Of course not! You have not ruined this for her at all. Just try to let it go. (It's hard but it gets easier, I promise.) She will continue to struggle as long as she feels like she is letting you or others down. By staying out of the gym and not asking about it, you are giving her ownership of her sport, allowing her to go at her own pace without judgment or pressure. We need to learn to celebrate the hard work and determination as much as the skill achievement.
 
Of course not! You have not ruined this for her at all. Just try to let it go. (It's hard but it gets easier, I promise.) She will continue to struggle as long as she feels like she is letting you or others down. By staying out of the gym and not asking about it, you are giving her ownership of her sport, allowing her to go at her own pace without judgment or pressure. We need to learn to celebrate the hard work and determination as much as the skill achievement.
You have some really good feedback and advice!!! I’m on it!! Thank you!!!
 
My DD had fears of going backwards on beam. She struggled for months with the BHS. I didn’t ask her about it much, but just encouraged her when it did come up. I think it helps to know too that your DD isn’t the only one that has ever experienced a mental block. Knowing that other gymnasts dealt with it too helped her to not feel so alone in the struggle.

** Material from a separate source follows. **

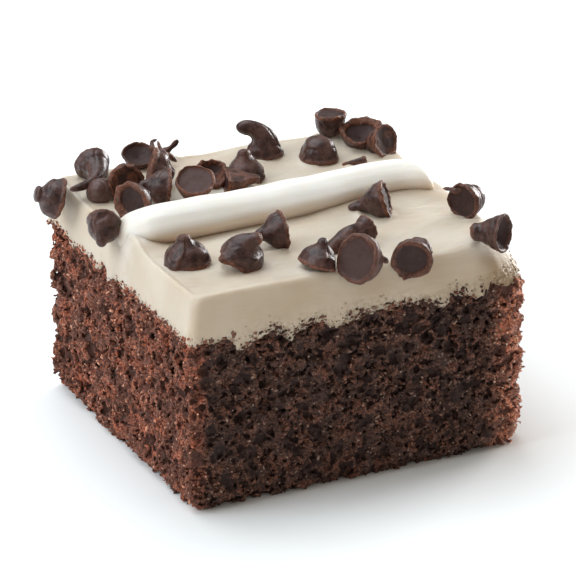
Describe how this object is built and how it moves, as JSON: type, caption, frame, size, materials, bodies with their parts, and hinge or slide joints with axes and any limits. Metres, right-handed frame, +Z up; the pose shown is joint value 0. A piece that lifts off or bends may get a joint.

Another thing that really helped was a four part series by Doc Ali on getting over mental blocks. It’s on YouTube I believe. It gave my daughter some practical advice and helped her build progressions. I think it helped her feel like she was making progress even if she hadn’t yet done the actual skill on her own. If gave her tools to help reset and a place to start over instead of just standing on a beam waiting to get over the fear.